**STATED GOAL**
Reproduce, word for word, every line from the first one down to the line containing "return ring - rod_y(HORN_X, (-HORN_REAR", and nothing else.

**SOURCE EXCERPT**
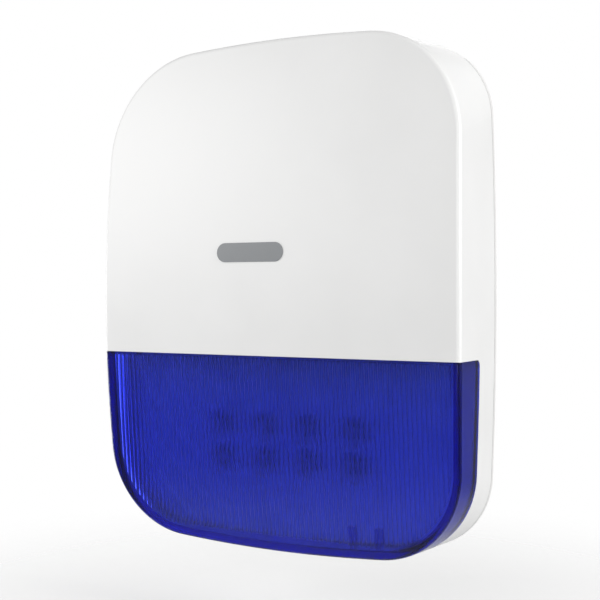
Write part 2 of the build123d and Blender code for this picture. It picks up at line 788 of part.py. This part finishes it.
def sounder_housing():
    """Round sounder cup with a horn throat in its face and three fixing ears."""
    body = rod_y(HORN_X, (-HORN_REAR, -HORN_FRONT), HORN_Z, HORN_R)
    body = fillet(body.edges().group_by(Axis.Y)[0], 2.0)
    for x, z in horn_ears():
        body += rod_y(x, (-HORN_REAR - 1, -HORN_REAR - 4), z, HORN_EAR_R)
    body -= rod_y(HORN_X, (-HORN_REAR + 1, -HORN_FRONT + 6), HORN_Z, HORN_R - HORN_WALL)
    throat = Cone(5.0, 17.0, 7.0, rotation=(90, 0, 0))
    body -= Pos(HORN_X, -HORN_FRONT + 3.0, HORN_Z) * throat
    for x, z in horn_ears():
        body -= rod_y(x, (0, -BEYOND), z, SCREW_R + 0.2)
    return body


def piezo_disc():
    return rod_y(HORN_X, (-DISC_REAR, -DISC_REAR - DISC_T), HORN_Z, DISC_R)


def piezo_ceramic():
    return rod_y(HORN_X, (-DISC_REAR + CERAMIC_T, -DISC_REAR), HORN_Z, CERAMIC_R)


def disc_holder():
    """Ring that clamps the rim of the disc inside the cup, closed by a rear cover."""
    fit_r = HORN_R - HORN_WALL - 0.1
    ring = rod_y(HORN_X, (-HORN_REAR - 0.5, -DISC_REAR), HORN_Z, fit_r)
    return ring - rod_y(HORN_X, (-HORN_REAR - 2.5, -DISC_REAR - 1), HORN_Z, DISC_R - 1.5)


def cell_places():
    start = -(CELL_COUNT - 1) / 2 * CELL_PITCH
    return [start + i * CELL_PITCH for i in range(CELL_COUNT)]


def battery_tray():
    """Open tray with one trough for each cell."""
    half = CELL_COUNT * CELL_PITCH / 2 + TRAY_WALL - 0.3
    well = (CELL_Z - CELL_L / 2 - CELL_END_ROOM, CELL_Z + CELL_L / 2 + CELL_END_ROOM)
    tray = block((-half, half), (-PLATE, -TRAY_FRONT), narrowed(well, -TRAY_WALL))
    tray = fillet(tray.edges().filter_by(Axis.Y), 1.5)
    trough_r = CELL_R + 0.25
    for x in cell_places():
        tray -= rod_z(x, CELL_Y, well, trough_r)
        tray -= block((x - trough_r, x + trough_r), (CELL_Y, -BEYOND), well)
    return tray


def battery_cells():
    cells = []
    for x in cell_places():
        can = rod_z(x, CELL_Y, (CELL_Z - CELL_L / 2, CELL_Z + CELL_L / 2), CELL_R)
        can = fillet(can.edges(), 0.8)
        cells.append(can + rod_z(x, CELL_Y, (CELL_Z, CELL_Z + CELL_L / 2 + NIPPLE_H), NIPPLE_R))
    return cells


def contact_plates():
    """Flat contact above the nipple of each cell."""
    foot = CELL_Z + CELL_L / 2 + NIPPLE_H + 0.2
    return [block((x - 5, x + 5), (CELL_Y + 4, CELL_Y - 5), (foot, foot + 0.5)) for x in cell_places()]


def contact_springs():
    """Short coils that press on the lower end of each cell."""
    foot = CELL_Z - CELL_L / 2 - CELL_END_ROOM + 0.4
    spring = coil(radius=4.0, pitch=1.0, height=2.0, wire=SPRING_WIRE_R)
    return [Pos(x, CELL_Y, foot) * spring for x in cell_places()]


def cable_grommet():
    """Rubber ring that lines the cable entry, with a flange inside the base plate."""
    seat = -PLATE - 0.01
    ring = rod_y(CABLE_X, (seat, -GROMMET_FRONT), CABLE_Z, CABLE_HOLE_R + GROMMET_FLANGE)
    ring += rod_y(CABLE_X, (-GROMMET_REAR, seat), CABLE_Z, CABLE_HOLE_R - 0.02)
    return ring - rod_y(CABLE_X, (1, -BEYOND), CABLE_Z, GROMMET_BORE_R)


def lead(points):
    """Insulated lead swept along a smooth path."""
    path = Spline(*points)
    section = Plane(origin=path @ 0, z_dir=path % 0) * Circle(LEAD_R)
    return sweep(section, path=path)


def battery_leads():
    start_z = CELL_Z - CELL_L / 2 - CELL_END_ROOM - TRAY_WALL
    return [
        lead([
            (30 + k, -11, start_z),
            (33 + k, -14, start_z - 3.5),
            (56 + k, -24, 54),
            (60 + k, -PLUG_FACE, 50.5),
        ])
        for k in (0, 2.0)
    ]


def sounder_leads():
    start_x = HORN_X + HORN_R
    return [
        lead([
            (start_x, -12 - k, HORN_Z),
            (start_x + 6, -14 - k, HORN_Z + 5),
            (-3 + k, -25, 37),
            (0.2 + k, -PLUG_FACE, 37),
        ])
        for k in (0, 1.6)
    ]


def light_leads():
    return [
        lead([
            (26 + k, -LIGHT_REAR - PCB_T, -50),
            (27 + k, -15.5, -46),
            (36 + k, -15.5, -33),
            (44 + k, -16, -23),
            (56 + k, -22.5, -11),
            (57 + k, -PLUG_FACE, -6.5),
        ])
        for k in (0, 1.8, 3.6)
    ]


def blank_badge():
    """Plain oval inlay on the face, without any mark."""
    oval = Plane.XZ.offset(EDGE_DEPTH - 5) * Pos(*BADGE_AT) * SlotOverall(BADGE_W, BADGE_H)
    stamp = extrude(oval, BEYOND - EDGE_DEPTH, dir=(0, -1, 0))
    return stamp & (pillow(-BADGE_PROUD) - pillow(0))


def save(node, shape):
    """Write one node, as a group when it holds separate identical pieces."""
    if isinstance(shape, list):
        shape = Compound(children=shape)
    export_step(shape, f"parts/{node}.step")


case_shape = rounded_case()
pcb_holes = corners(PCB_X, PCB_Z, PCB_HOLE_IN)
light_holes = corners((-LIGHT_X, LIGHT_X), LIGHT_Z, 4)
horn_screw_seat = HORN_REAR + 4

save("base_plate", base_plate())
save("front_cover", front_cover(case_shape))
save("strobe_lens", strobe_lens(case_shape))
save("blank_badge", blank_badge())
save("hinge_pins", hinge_pins())
save("lock_screw", lock_screw())
save("lock_washer", lock_washer())
save("main_pcb", board(PCB_X, PCB_Z, PCB_REAR, pcb_holes))
save("pcb_screws", face_screws(pcb_holes, PCB_FACE))
save("radio_board", on_board(RADIO_X, RADIO_Z, RADIO_T))
save("radio_shield", shield_can())
save("antenna_coil", antenna())
save("terminal_block", terminal_block_body())
save("terminal_screws", terminal_screws())
save("capacitors", capacitors())
save("inductor_core", inductor())
save("inductor_winding", inductor_winding())
save("chip_packages", chips())
save("lead_headers", headers())
save("lead_plugs", plugs())
save("learn_button_body", button_body())
save("learn_button_cap", button_cap())
save("power_switch_body", power_switch_body())
save("power_switch_knob", power_switch_knob())
save("cover_tamper_body", cover_tamper_body())
save("cover_tamper_plunger", cover_tamper_plunger())
save("cover_tamper_spring", spring_y(TAMPER_COVER_X, TAMPER_COVER_Z, TAMPER_COVER_TOP, TAMPER_CAP_REAR, 4))
save("wall_tamper_body", wall_tamper_body())
save("wall_tamper_plunger", wall_tamper_plunger())
save("wall_tamper_spring", spring_y(TAMPER_WALL_X, TAMPER_WALL_Z, PLATE + 1.6, TAMPER_WALL_WELL, 5))
save("light_board", board((-LIGHT_X, LIGHT_X), LIGHT_Z, LIGHT_REAR, light_holes))
save("light_board_screws", face_screws(light_holes, LIGHT_REAR + PCB_T))
save("light_emitters", light_emitters())
save("light_reflector", reflector())
save("sounder_housing", sounder_housing())
save("sounder_disc_holder", disc_holder())
save("piezo_disc", piezo_disc())
save("piezo_ceramic", piezo_ceramic())
save("sounder_screws", face_screws(horn_ears(), horn_screw_seat))
save("battery_tray", battery_tray())
save("battery_cells", battery_cells())
save("battery_contacts", contact_plates())
save("battery_springs", contact_springs())
save("cable_grommet", cable_grommet())
save("battery_leads", battery_leads())
save("sounder_leads", sounder_leads())
save("light_leads", light_leads())
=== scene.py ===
"""Looks, light and camera for the wall-mounted alarm siren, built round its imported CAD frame."""
import json
from math import cos, radians, sin

import bpy
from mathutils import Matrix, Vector


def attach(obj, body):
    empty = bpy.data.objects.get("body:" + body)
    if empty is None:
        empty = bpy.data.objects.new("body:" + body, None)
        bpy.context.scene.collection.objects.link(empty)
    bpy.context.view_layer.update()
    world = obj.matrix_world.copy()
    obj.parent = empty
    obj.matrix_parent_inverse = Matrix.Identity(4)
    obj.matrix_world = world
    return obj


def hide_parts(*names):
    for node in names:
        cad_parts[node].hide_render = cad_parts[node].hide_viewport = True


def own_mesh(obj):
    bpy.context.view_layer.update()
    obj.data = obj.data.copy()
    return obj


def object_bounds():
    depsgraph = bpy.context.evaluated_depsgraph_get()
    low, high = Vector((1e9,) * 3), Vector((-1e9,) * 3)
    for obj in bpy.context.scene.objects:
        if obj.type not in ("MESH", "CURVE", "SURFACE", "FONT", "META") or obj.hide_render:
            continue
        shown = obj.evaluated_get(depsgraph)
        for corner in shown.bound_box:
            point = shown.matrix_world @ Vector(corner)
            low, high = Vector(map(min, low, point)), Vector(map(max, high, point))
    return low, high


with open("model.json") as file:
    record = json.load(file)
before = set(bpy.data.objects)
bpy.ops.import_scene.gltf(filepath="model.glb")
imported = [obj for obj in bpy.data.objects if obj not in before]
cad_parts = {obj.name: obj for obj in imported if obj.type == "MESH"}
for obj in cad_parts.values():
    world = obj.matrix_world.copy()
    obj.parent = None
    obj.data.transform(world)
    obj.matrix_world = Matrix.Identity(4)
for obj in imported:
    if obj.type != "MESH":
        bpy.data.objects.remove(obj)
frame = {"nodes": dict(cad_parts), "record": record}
cad_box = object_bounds()
nodes = frame["nodes"]

# Camera: its angles and distance round the point AIM, its lens and sensor in millimetres, and how far
# its picture is shifted, in widths of the picture
AZIMUTH = radians(29.66)
ELEVATION = radians(0.166)
DISTANCE = 0.5357
AIM = Vector((0.0, -0.018, 0.0))
FOCAL_LENGTH = 66.708
SENSOR_WIDTH = 36.0
SHIFT = (0.00845, -0.00823333)
CLIP_START = 0.01

# Stage: a square floor below the case, which fades out between two distances from the frame's origin
FLOOR_DROP = 0.04
FLOOR_HALF = 1.2
FADE_START = 0.08
FADE_END = 0.36

# Light of the room on the siren, and of the backdrop that the camera sees
ROOM_STRENGTH = 0.24
BACKDROP_STRENGTH = 1.0
WHITE = (1.0, 1.0, 1.0, 1.0)

# Edges of the CAD pieces sharper than this stay sharp
SHARP_ANGLE = radians(35)

# The values that most of a noise texture lies between, and how deep the grain is, in metres
NOISE_SPAN = (0.3, 0.7)
FINE_DEPTH = 0.00001
MATTE_DEPTH = 0.00003

# The net of lines on the circuit board: cells per metre, how far a line shades off in cells, and its depth
TRACK_SCALE = 420
TRACK_SPAN = (0.05, 0.12)
TRACK_DEPTH = 0.00002

# The colour that the lens lets through, and how strongly it takes the rest, per metre
LENS_COLOUR = (0.0, 0.09, 0.97, 1.0)
LENS_DENSITY = 210.0


class Shader:
    """A node material being put together, with its Principled shader."""

    def __init__(self, name):
        self.material = bpy.data.materials.new(name)
        self.material.use_nodes = True
        self.tree = self.material.node_tree
        self.tree.nodes.clear()
        self.output = self.add("ShaderNodeOutputMaterial")
        self.surface = self.add("ShaderNodeBsdfPrincipled")
        self.join(self.surface, "BSDF", self.output, "Surface")
        self.coords = self.add("ShaderNodeTexCoord")

    def add(self, kind, **values):
        """Adds a node, with values for its properties or its sockets."""
        node = self.tree.nodes.new(kind)
        for key, value in values.items():
            if hasattr(node, key):
                setattr(node, key, value)
            else:
                node.inputs[key.replace("_", " ").title()].default_value = value
        return node

    def join(self, source, output, target, socket):
        self.tree.links.new(source.outputs[output], target.inputs[socket])

    def set(self, **values):
        """Sets sockets of the Principled shader to constants."""
        for key, value in values.items():
            name = key.replace("_", " ").title().replace("Ior", "IOR")
            self.surface.inputs[name].default_value = value

    def noise(self, scale, detail, stretch=(1, 1, 1)):
        """Noise through the piece, with its scale per metre."""
        mapping = self.add("ShaderNodeMapping", scale=stretch)
        self.join(self.coords, "Object", mapping, "Vector")
        texture = self.add("ShaderNodeTexNoise", scale=scale, detail=detail)
        self.join(mapping, "Vector", texture, "Vector")
        return texture

    def roughen(self, texture, low, high):
        """Lets a noise texture vary the roughness between two values."""
        start, end = NOISE_SPAN
        span = self.add("ShaderNodeMapRange", from_min=start, from_max=end, to_min=low, to_max=high)
        self.join(texture, "Fac", span, "Value")
        self.join(span, "Result", self.surface, "Roughness")

    def tint(self, texture, dark, light, output="Fac", span=NOISE_SPAN):
        """Colours the surface between two tones, over a span of one texture's values."""
        ramp = self.add("ShaderNodeValToRGB")
        for stop, position, tone in zip(ramp.color_ramp.elements, span, (dark, light)):
            stop.position = position
            stop.color = (*tone, 1)
        self.join(texture, output, ramp, "Fac")
        self.join(ramp, "Color", self.surface, "Base Color")

    def bump(self, texture, strength, distance, output="Fac"):
        """Raises the surface by a texture, up to a distance in metres."""
        node = self.add("ShaderNodeBump", strength=strength, distance=distance)
        self.join(texture, output, node, "Height")
        self.join(node, "Normal", self.surface, "Normal")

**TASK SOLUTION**
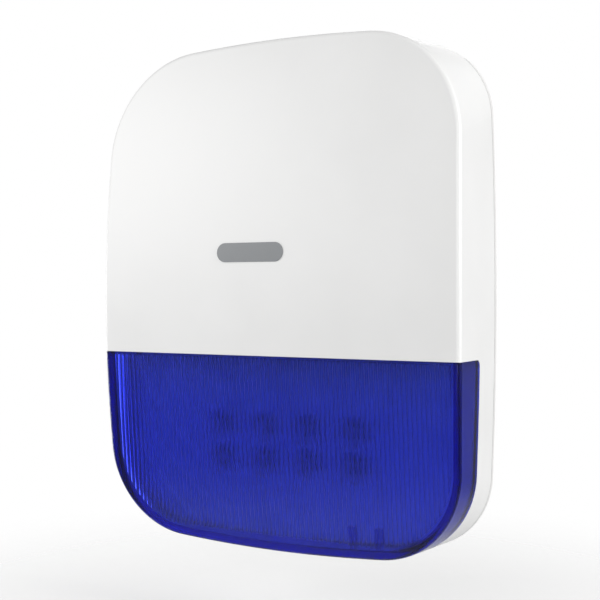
Write part 2 of the build123d and Blender code for this picture. It picks up at line 788 of part.py. This part finishes it.
def sounder_housing():
    """Round sounder cup with a horn throat in its face and three fixing ears."""
    body = rod_y(HORN_X, (-HORN_REAR, -HORN_FRONT), HORN_Z, HORN_R)
    body = fillet(body.edges().group_by(Axis.Y)[0], 2.0)
    for x, z in horn_ears():
        body += rod_y(x, (-HORN_REAR - 1, -HORN_REAR - 4), z, HORN_EAR_R)
    body -= rod_y(HORN_X, (-HORN_REAR + 1, -HORN_FRONT + 6), HORN_Z, HORN_R - HORN_WALL)
    throat = Cone(5.0, 17.0, 7.0, rotation=(90, 0, 0))
    body -= Pos(HORN_X, -HORN_FRONT + 3.0, HORN_Z) * throat
    for x, z in horn_ears():
        body -= rod_y(x, (0, -BEYOND), z, SCREW_R + 0.2)
    return body


def piezo_disc():
    return rod_y(HORN_X, (-DISC_REAR, -DISC_REAR - DISC_T), HORN_Z, DISC_R)


def piezo_ceramic():
    return rod_y(HORN_X, (-DISC_REAR + CERAMIC_T, -DISC_REAR), HORN_Z, CERAMIC_R)


def disc_holder():
    """Ring that clamps the rim of the disc inside the cup, closed by a rear cover."""
    fit_r = HORN_R - HORN_WALL - 0.1
    ring = rod_y(HORN_X, (-HORN_REAR - 0.5, -DISC_REAR), HORN_Z, fit_r)
    return ring - rod_y(HORN_X, (-HORN_REAR - 2.5, -DISC_REAR - 1), HORN_Z, DISC_R - 1.5)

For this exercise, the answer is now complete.